We do have a little bit of violence to liven things up slightly that comes in the form of some rather mild torture (a bald old guy who gets punched and has lit sticks put under his finger nails, in a scene that looks like the flames got a bit too close to the poor ‘hand stand-in‘ guy) and a brief bit of naked woman flogging.
The various shootings are ridiculously bloodless though (even when a man shoots himself in the mouth in close-up) and the weapons mostly sound like cap guns.
And boy! The action scenes are bad.
Those bored looking extras I mentioned just stand around in the open pointing guns in a confused manner while a few more occasionally jog about pretending to find cover before pointing their cap guns and going ‘pop’ at a few bushes where other extras, playing the Resistance, are hiding who then take their turn to go ‘pop‘, ‘pop‘, ‘pop‘.
Then occasionally one of them will clutch their chest and slowly and carefully fall to the ground in what passes as the horrors of war.

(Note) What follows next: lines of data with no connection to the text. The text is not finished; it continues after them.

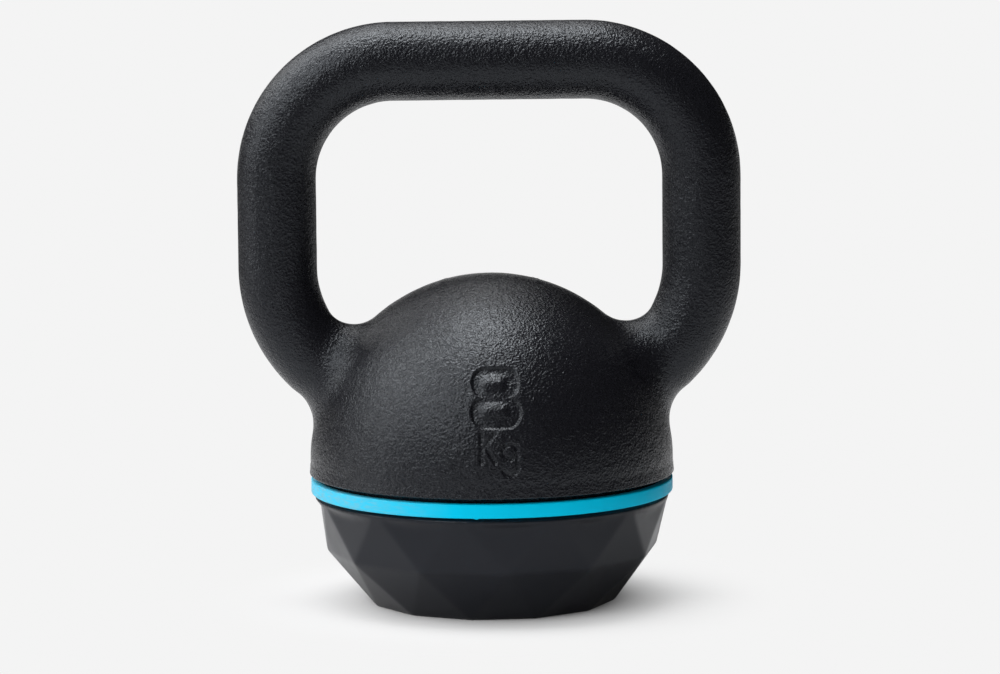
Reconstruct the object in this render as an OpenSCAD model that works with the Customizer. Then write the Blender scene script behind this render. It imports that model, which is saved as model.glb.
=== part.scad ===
// Kettlebell of 8 kg: an iron bell and handle cast as one, a coloured ring round its neck,
// and a faceted rubber foot held on from below by three screws.
// It stands on z = 0, centred on the z axis, and its handle runs along x.

/* [Bell] */
// Widest radius of the bell
bell_r = 66; // [60:0.1:72]
// How much higher the crown stands over the widest line than that line's radius
crown_rise = 2.7; // [0:0.1:8]
// How much smaller the radius of the crown is than the widest radius
crown_drop = 1.6; // [1.5:0.1:6]
// Height of the widest line above the lip's underside
belly_h = 4.4; // [3:0.1:8]
// Thickness of the round lip at the foot of the bell
lip_t = 1.8; // [1.2:0.1:2.6]
// How far the lip stands out past the widest line
lip_out = 0.2; // [0.1:0.1:0.6]

/* [Handle] */
// Diameter of the bar
grip_d = 28.5; // [25:0.1:34]
// Width over the two legs
handle_w = 181.9; // [172:0.1:192]
// Clear height between the crown and the bar
hand_gap = 62.9; // [56:0.1:70]
// Radius of the upper corners, to the middle of the bar
corner_r = 42.2; // [34:0.1:46]
// Radius of the lower bends, to the middle of the bar
bend_r = 46.4; // [44:0.1:50]
// Height of the start of the lower bends above the crown
bend_rise = 3; // [2:0.1:8]
// Reach of the root's blend inside the loop
root_in = 11.8; // [7:0.1:12]
// Reach of the root's blend outside the loop
root_out = 8.6; // [5:0.1:10]

/* [Neck and spigot] */
// Radius of the spigot that fills the foot
spigot_r = 45; // [42:0.1:52]
// Depth of the spigot below the neck
spigot_h = 10; // [10:0.1:18]
// Chamfer round the end of the spigot
spigot_chamfer = 1; // [0.4:0.1:2]

/* [Ring] */
// Height of the coloured ring
ring_h = 5; // [3:0.1:7]
// Thickness of the coloured ring
ring_t = 3; // [2:0.1:5]
// How far the ring's face lies inside the widest line of the bell
ring_inset = 0.3; // [0:0.1:1.5]
// Open joint between the ring and the lip
ring_joint = 0.8; // [0.3:0.1:1.5]
// Chamfer on the ring's outer edges
ring_chamfer = 0.4; // [0.2:0.1:0.8]

/* [Foot] */
// Height of the rubber foot
foot_h = 40.2; // [36:0.1:46]
// Number of facets round the foot
facets = 12; // [10:1:16]
// Turn of the facets away from the front
facet_turn = 3; // [0:0.5:15]
// Radius of the corners of the tread
tread_r = 44.6; // [40:0.1:50]
// Height of the girdle, where the facets turn
girdle_h = 19.2; // [16:0.1:23]
// How far the girdle's corners lie inside the widest line of the bell
girdle_inset = 5.7; // [3:0.1:7]
// How far the rim lies inside the widest line of the bell
rim_inset = 1.7; // [0.5:0.1:3]
// Height of the round rim
rim_h = 2.2; // [1:0.1:4]
// Depth of the flare that carries the rim
flare_h = 3; // [2:0.1:5]
// How far the facets' upper corners would reach past the rim
crest_out = 0.5; // [0.2:0.1:1.2]
// Radius of the hollow in the underside
hollow_r = 33; // [31:0.1:36]
// Depth of the hollow in the underside
hollow_h = 1.5; // [0.8:0.1:2.5]

/* [Screws] */
// Number of screws
screws = 3; // [3:1:6]
// Diameter of the circle that the screws stand on
screw_circle = 44; // [40:0.1:46]
// Thread diameter
screw_d = 6; // [5:0.1:8]
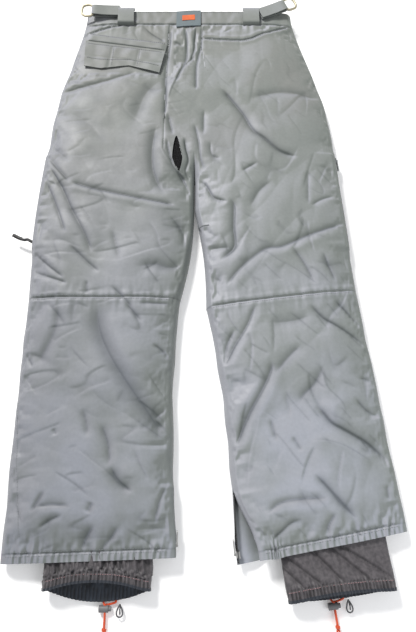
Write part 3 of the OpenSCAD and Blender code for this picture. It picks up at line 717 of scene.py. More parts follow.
def simulate(upper):
    """Lets the padded upper layer swell and wrinkle as cloth. Gives how far each point of each half moves."""
    coarse = [layer[::CLOTH_STEP, ::CLOTH_STEP] for layer in upper.values()]
    rows, cols = coarse[0].shape[:2]
    points = np.concatenate([c.reshape(-1, 3) for c in coarse])
    quads = np.concatenate([
        even_grid_faces(rows, cols, i * rows * cols, side == RIGHT) for i, side in enumerate(upper)
    ])
    kept, faces, index = weld(points, quads)
    welded = points[kept]
    mesh = bpy.data.meshes.new("cloth_run")
    mesh.from_pydata((welded * MM).tolist(), [], faces)
    obj = bpy.data.objects.new("cloth_run", mesh)
    bpy.context.scene.collection.objects.link(obj)

    held = np.zeros((rows, cols))
    held[:BAND_ROWS // CLOTH_STEP + 1, :] = 1
    held[-HEM_ROWS // CLOTH_STEP - 1:, :] = 1
    held[:, :2] = 1
    held[WELDED // CLOTH_STEP:, -2:] = 1
    x, y = points[:, 0], points[:, 1]
    at_pocket = (x > -222) & (x < -28) & (y > 180)
    pinned = obj.vertex_groups.new(name="held")
    for v in set(index[np.nonzero((np.tile(held.reshape(-1), 2) > 0) | at_pocket)[0]].tolist()):
        pinned.add([v], 1.0, "REPLACE")
    cloth = obj.modifiers.new("cloth", "CLOTH").settings
    cloth.quality = 4
    cloth.mass = 0.2
    cloth.tension_stiffness = 12
    cloth.compression_stiffness = 12
    cloth.shear_stiffness = 4
    cloth.bending_stiffness = 0.3
    cloth.vertex_group_mass = "held"
    cloth.shrink_min = -0.035
    cloth.use_pressure = True
    cloth.uniform_pressure_force = 1.2
    cloth.effector_weights.gravity = 0.0
    scene = bpy.context.scene
    for step in range(1, 15):
        scene.frame_set(step)
    deps = bpy.context.evaluated_depsgraph_get()
    after = obj.evaluated_get(deps).to_mesh()
    moved = np.empty(len(welded) * 3)
    after.vertices.foreach_get("co", moved)
    shift = moved.reshape(-1, 3) / MM - welded
    bpy.data.objects.remove(obj)
    scene.frame_set(1)
    length = np.linalg.norm(shift, axis=1, keepdims=True)
    shift = shift * SWELL_CAP / (SWELL_CAP + length)
    shift = shift[index].reshape(2, rows, cols, 3)
    return {side: refine(refine(shift[i])) for i, side in enumerate(upper)}


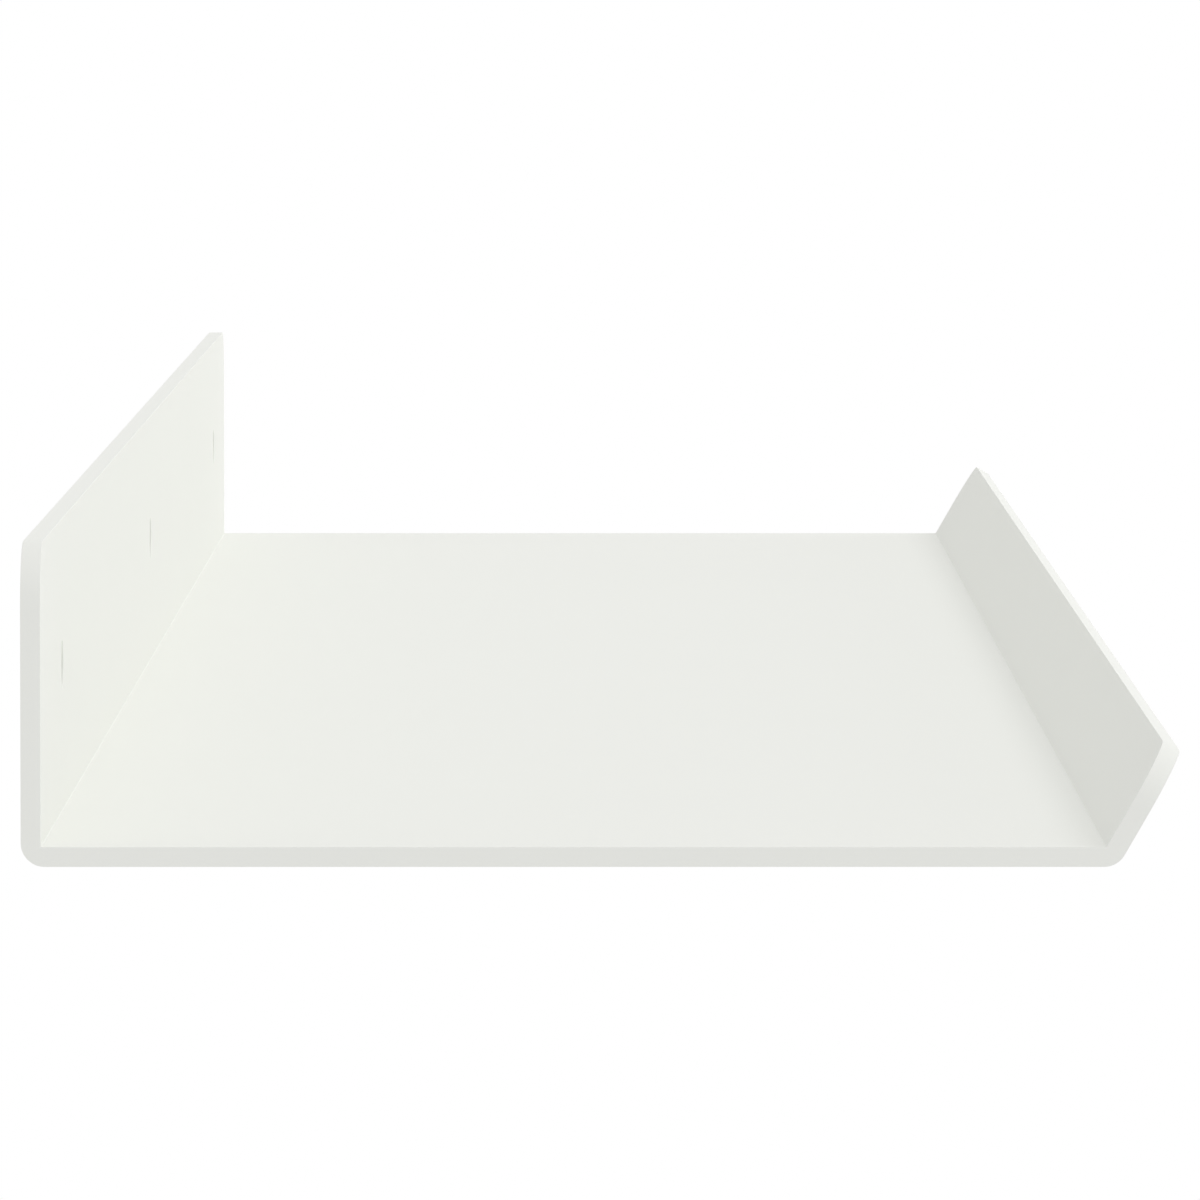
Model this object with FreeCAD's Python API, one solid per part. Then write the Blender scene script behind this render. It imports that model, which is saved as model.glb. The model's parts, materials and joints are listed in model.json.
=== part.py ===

The lack of any real bloodshed, inventive torture (I know, I know, but we are talking Naziploitation here) or general sadism (I know, I know, but we are talking Naziploitation here) in “Elsa: Fraulein SS” is a let down as far as good old fashioned cheap thrills go and we only have the frequent nudity (and its lovely collection 70’s pubic bushes) to keep our interest up , away from the more unintentional joys of course at the sheer wonderful badness of it all.

And as for the end, well, what can one say except…Heh?
Worst stock footage explosion ever leads into a bizarre open-ended finale that seems to hint at a damn sequel! As if! Talk about wishful thinking.
Definitely one for Naziploitation completists (and fur lovers) only.

Recently released on the Dutch ‘Nazi Cult Classics’ box set, the DVD transfer looks rather lovely with a clear, clean picture and strong colours, we so get some picture wobble at the end though.